21…Nf4 22 Bxf4 exf4 23 Rc3 c5 White clearly has a better endgame as his pieces are more active. This is a very unpleasant endgame for black. The question is would this be enough for white to win?

White has a number of choices. 24 Re6, 24. Rc4 or 24. Qf3

24 Re6 Now black can try 24…h6 or 24…Rab8. I think Vishy will play the more logical Rab8.

24…Rab8 Basically the black’s f4 pawn will be lost with Rc4, followed by Qf3.

25. Rc4 Now Anand has to worry both about his position and the clock. He has about 20+ minutes for 15 moves.

25…Qd7 The idea behind this move is to try to trade queens with Qd1+. However, Magnus can avoid it with Kh2. It is quite curious why Anand allowed himself to be in trouble again. This is again self inflicted just as in the first game.

26 Kh2 Rf8 This allows Magnus to double his rooks on the e file. Anand cannot stop this. He is in big trouble. This allows Magnus to double his rooks on the e file. Anand cannot stop this.

27 Rce4 Rb7 28 Qe2 b5 Black is in real big trouble. It looks like Magnus will score the 1st win today. You have to give Anand credit for trying to complicate the position. But it is a long way from saving this game. 29. Re7 Qd6 30. f3 Rxe7 31. Rxe7 bxa4 32. Qe4 and white’s position is dominant.

29 b3 Magnus chose a different option. If 29… c4 30. axb5 f3 31.Qxc4 Qxb5 32. g4 Qxc4 33. Rxc4 and white is winning.

29…bxa4 30 bxa4 Magnus is proceeding with caution. This is not as powerful as other lines but black is still in serious trouble.

30…Rb4 and now Magnus can once again proceed with 31 Re7. If If 31. Re7 Qxf5 32. Rxb4 axb4 33. Qc4+ Kh8 34. Qf7 Rg8 35. Re8 and mate coming.

31 Re7 Magnus is going for this. If 31…Qd6 then 32 f3 to stop the discovery.

31…Qd6 32 Qf3 Not as precise as f3 but white is still significantly better.

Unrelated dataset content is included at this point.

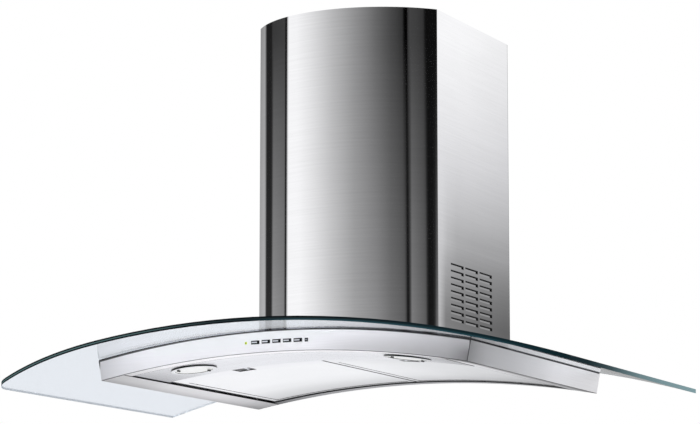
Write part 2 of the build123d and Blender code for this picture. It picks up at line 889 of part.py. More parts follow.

32…Rxe4 33 Qxe4 f3+ 34 g3 h5?? This is a horrible blunder as it loses immediately to 35 Qb7

35 Qb7 1-0 Anand got what he wanted out of the opening. But just as yesterday, he self destructed and lost badly. The score now is 1.5 – 0.5 in favor of Magnus

This is my advice for Anand: Play the position, not Carlsen, relax, loosen the collar, take a deep breath, have fun and qué será, será!